Behavioral Science in Product Decisions

Product science doesn’t just track what users do. It draws on behavioral economics to understand why they do it, then designs around real human tendencies rather than idealized ones.

Optimism bias is a good example. People consistently believe their future selves will be more disciplined than their present selves. They underestimate how much they’ll spend next month or overestimate how often they’ll use a new feature. Product scientists account for this by designing experiences that help users get realistic. In fintech, that might mean asking users about unexpected expenses before setting a savings goal, which paradoxically helps them recall mundane costs they’d otherwise forget.

Present bias, the tendency to overvalue immediate rewards over future ones, shapes how product scientists think about notifications, pricing prompts, and anything involving delayed gratification. Pre-commitment is a counterweight: giving users tools to lock in decisions before temptation kicks in, like automatic savings transfers scheduled on payday. These aren’t just UX tricks. They’re testable hypotheses that product scientists validate through experimentation, measuring whether a behavioral intervention actually changes outcomes at scale.

The Technology Stack

Product scientists work with a layered set of tools, each serving a different stage of the workflow. Analytics platforms like Mixpanel and Amplitude handle the core job of tracking user behavior, letting scientists segment users, build funnels, and spot patterns. Activation tools like Segment and Census manage user data pipelines, making sure the right behavioral data flows to the right systems in real time. Experimentation platforms like LaunchDarkly and Statsig handle the mechanics of running controlled experiments: randomly assigning users to test groups, managing feature flags, and calculating statistical significance.

Underneath these specialized tools, product scientists rely on programming languages like Python and R for custom analysis, SQL for querying databases directly, and statistical modeling software for more complex experimental designs. The combination lets a product scientist go from a raw question (“are users in our new onboarding flow retaining better?”) to a rigorous, defensible answer in hours rather than weeks.

Skills and Background

Product science draws from several fields, and there’s no single standard path into it. The most common backgrounds include data science, statistics, experimental psychology, and industrial engineering. The core technical competencies fall into four areas.

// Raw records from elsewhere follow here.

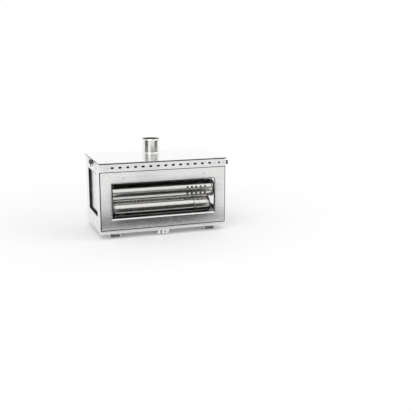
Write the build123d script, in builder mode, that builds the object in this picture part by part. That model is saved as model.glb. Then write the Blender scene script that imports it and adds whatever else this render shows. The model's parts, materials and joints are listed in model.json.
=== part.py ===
from build123d import *
import os
from math import cos, radians, sin, sqrt

os.makedirs("parts", exist_ok=True)

# Portable stainless wood stove: a glazed firebox on four folding legs, in millimetres.
# The origin is on the ground under the middle of the stove, +X to its right, +Y to its back.

# Overall sizes
cooktop_width = 450
cooktop_depth = 250
cooktop_height = 260
cooktop_thickness = 3
cooktop_corner = 2
cooktop_edge = 0.5
sheet = 1.5
side_overhang = 2.5
front_overhang = 3
back_overhang = 2.5
knob_reach = 6
cut_over = 1

# Bottom pan and floor clearance
ground_clearance = 19
pan_height = 11
pan_proud = 1
pan_front_proud = 1.5
pan_lip = 12
pan_corner = 3

# Side and back panels
flange_width = 14
flange_lap = 1.5
top_lip_inset = 14
back_lip = 10
back_lip_gap = 1
back_rivet_inset = 20
back_rivet_count = 4

# Header strip with its row of air slots
header_height = 25.5
header_seat = 1.5
header_lip = 12
header_corner = 4
corner_tab_width = 22
seam_gap = 0.3
slot_count = 14
slot_width = 10.5
slot_height = 6.5
slot_corner = 1.5
slot_left_margin = 43.5
slot_right_margin = 60.25
slot_drop = 12
sight_hole_margin = 25.5
sight_hole_radius = 3.5

# Air slider behind the header strip
slider_height = 16
slider_sheet = 1.2
slider_gap = 0.3
slider_travel = 12
slider_left_margin = 6.5
slider_right_margin = 17.5
tongue_height = 8
tongue_setback = 5
tongue_clearance = 0.5
guide_left_margin = 29.5
guide_right_margins = (40.5, 9.5)
guide_radius = 1.5
guide_head_radius = 2.4
washer_radius = 4.5
washer_sheet = 0.8
tab_lobe_radius = 3.75
tab_lobe_spread = 3.6
tab_waist = 4
tab_thickness = 2.2
tab_pin_radius = 1
tab_pin_head_radius = 1.8
tab_pin_inset = 2

# Front panel and its window
panel_gap = 2.5
panel_side_gap = 3
panel_seal_thickness = 1
panel_seal_width = 7.5
front_window_margin = 37
front_window_sill = 32.5
front_window_head = 34.5
front_window_flare = 4
front_clip_inset = 44.5
front_seal_show = 0.5
glass_thickness = 4
glass_overlap = 8
glass_seal_thickness = 2
clip_sheet = 1.2
clip_width = 20
clip_foot = 5
clip_reach = 7
clip_lip = 10
clip_clearance = 0.5

# Side openings: the loading door on the left and the window on the right
opening_width = 150
opening_sill = 40
opening_head = 12
window_return = 7.5
side_seal_show = 2
jamb_depth = 18
side_clip_height = 35

# Loading door
door_recess = 7.5
door_seal = 2
door_seal_setback = 0.3
door_side_gap = 0.5
door_top_gap = 0.7
door_bottom_gap = 3
door_depth = 8
pivot_rise = 4.5
pivot_radius = 2
pivot_clearance = 0.08
pivot_length = 7
pivot_head_radius = 3.5
pivot_head = 1.2
liner_sheet = 1.5

# Latch of the loading door
latch_drop = 7.5
latch_shaft_radius = 3
latch_shaft_stub = 2
latch_clearance = 0.3
latch_ring_width = 2
latch_ring_thickness = 1
latch_knob_thickness = 5
latch_lobe_radius = 8
latch_lobe_spread = 7
latch_notch_radius = 3
latch_knob_bevel = 0.8
latch_tail_width = 3
latch_tail_length = 17
latch_tail_thickness = 2.5
cam_thickness = 2
cam_width = 10
cam_overlap = 7
cam_depth = 3
cam_face_clearance = 0.5
cam_side_clearance = 1
latch_plate_length = 148
latch_plate_corner = 6
latch_rivet_inset = 6

# Rivets
rivet_radius = 1.6
rivet_head_radius = 2.8
rivet_head = 0.8
rivet_tail = 0.9
rivet_dome = 0.56

# Cooktop seal
cooktop_seal_width = 8
cooktop_seal_side_inset = 3
cooktop_seal_back_inset = 2

# Grate and its two ledges
grate_height = 60
grate_sheet = 1.5
grate_front_gap = 24
grate_back_gap = 17
grate_side_gap = 1.5
grate_slot_length = 60
grate_slot_width = 8
grate_columns = 5
grate_rows = 10
grate_column_pitch = 78
grate_row_pitch = 18
ledge_leg = 15
ledge_shelf = 15
ledge_front_inset = 3
ledge_back_inset = 4
ledge_rivet_drop = 7.5
ledge_rivet_spacing = 68

# Flue collar and the baffle below it
flue_radius = 30
flue_wall = 1.2
flue_x = 9
flue_back_offset = 42.5
collar_height = 50
collar_bead = 0.7
collar_bead_height = 4
collar_foot = 2.4
collar_foot_height = 1.6
baffle_drop = 35
baffle_width = 150
baffle_depth = 80
baffle_lead = 15
baffle_tab_inset = 5

# Flue sections stored in the firebox, placed by their gaps to the side walls
section_wall = 0.8
section_slip = 0.9
section_seat = 0.1
section_spacing = 61
section_front_gap = 11
outer_left_gap = 48.5
outer_right_gap = 103.5
inner_left_gap = 106
inner_right_gap = 46
arrestor_left_gap = 45
arrestor_right_gap = 36
arrestor_glass_gap = 0.7
arrestor_cap_length = 14
arrestor_cap_wall = 1
arrestor_cap_edge = 0.6
vent_rows = 8
vent_columns = 5
vent_pitch = 16
vent_radius = 3.5
vent_setback = 98
vent_tilt = 21
seam_width = 7
seam_proud = 0.9
seam_bite = 0.4
seam_tilt = 62
crimp_pitch = 13.5
crimp_length = 8
crimp_width = 4.2
crimp_proud = 0.5

# Primary air slide under the pan
slide_half_width = 65
slide_setback = 4
slide_length = 148
slide_gap = 0.3
slide_travel = 20
air_slot_length = 90
air_slot_width = 12
air_slot_pitch = 40
air_slot_rows = 3
air_slot_setback = 43
rail_foot = 9
rail_lip = 7
rail_setback = 10
pull_x = 2
pull_width = 23
pull_bottom = 4
pull_hole_radius = 3
pull_slant = 5
stop_tab_x = -20
stop_tab_width = 9

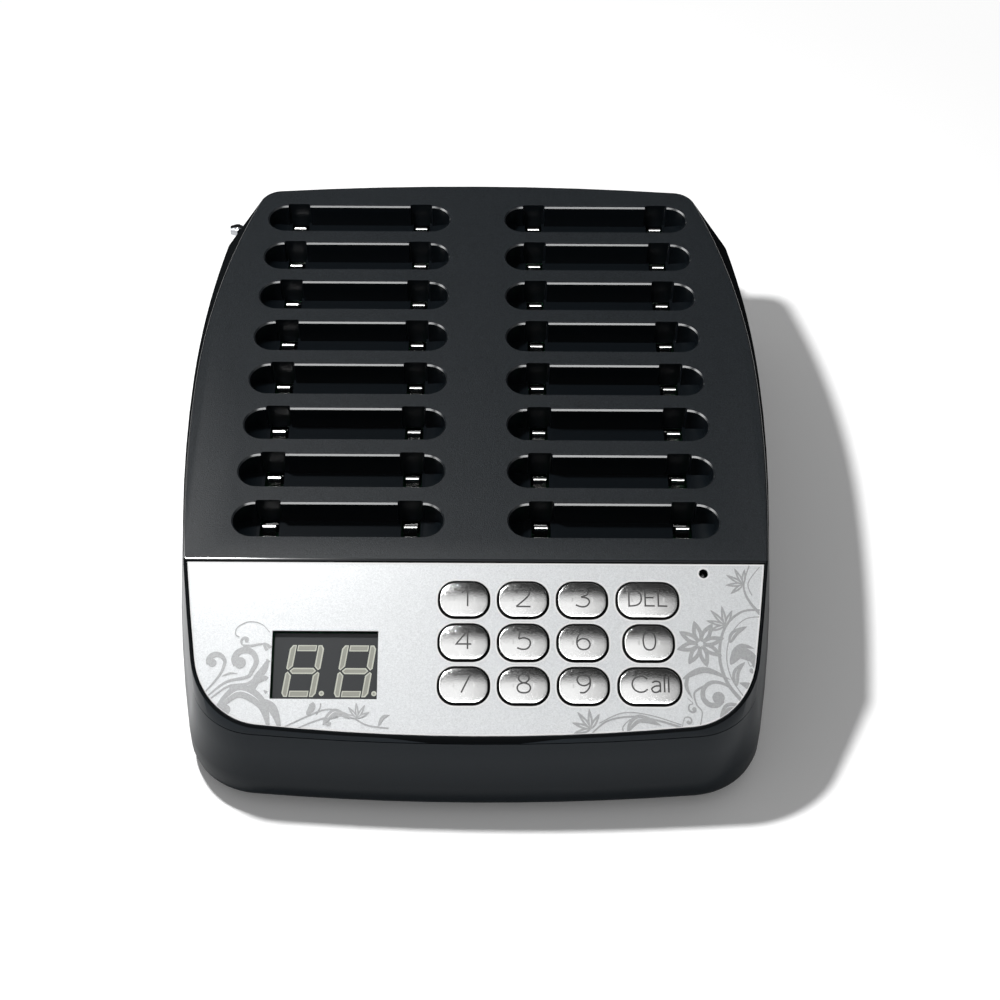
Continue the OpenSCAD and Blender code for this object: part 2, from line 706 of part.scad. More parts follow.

  • Mathematics and statistics: A working command of statistics, linear algebra, and calculus is essential for building custom models and designing experiments that produce trustworthy results. This matters most at organizations building their analytics capabilities for the first time, where off-the-shelf tools won’t cover every question.
  • Machine learning: Understanding how systems can learn from data and improve predictions without being explicitly programmed for every scenario. This shows up in personalization, recommendation engines, and anomaly detection.
  • Programming: Roughly 90 percent of working data scientists spend at least some time coding, and about 80 percent regularly use Python, R, or Java. These skills let product scientists scale their analyses beyond what point-and-click tools allow.
  • Communication: Data preparation and contextualizing results for non-technical stakeholders makes up a surprisingly large share of the work. One industry survey found that 79 percent of a data scientist’s time goes to data preparation tasks, which require constant coordination with product managers, executives, and engineers.

Graduate degrees in data science or related quantitative fields are common, though not universal. What matters more is the ability to move fluidly between statistical rigor and practical product thinking, translating a business question into an experimental design and then translating the results back into a clear recommendation.

Why Companies Invest in Product Science

The value proposition is straightforward: build fewer things that fail. Engineering time is expensive, and shipping a feature that doesn’t move metrics wastes months of effort. Product science front-loads the learning. By running small, fast experiments before committing to full builds, teams avoid pouring resources into ideas that looked promising in a meeting but don’t hold up with real users.

Measuring return on investment for this kind of work is genuinely difficult. The challenge lies in accounting for what didn’t happen: the failed features that were never built, the retention drops that were caught early, the subtle engagement improvements that compound over quarters. Companies that have mature product science functions tend to frame the value in terms of faster iteration cycles, higher feature adoption rates, and more efficient use of engineering capacity rather than a single financial ratio. The payoff shows up not as one dramatic win but as a consistent pattern of better decisions made faster.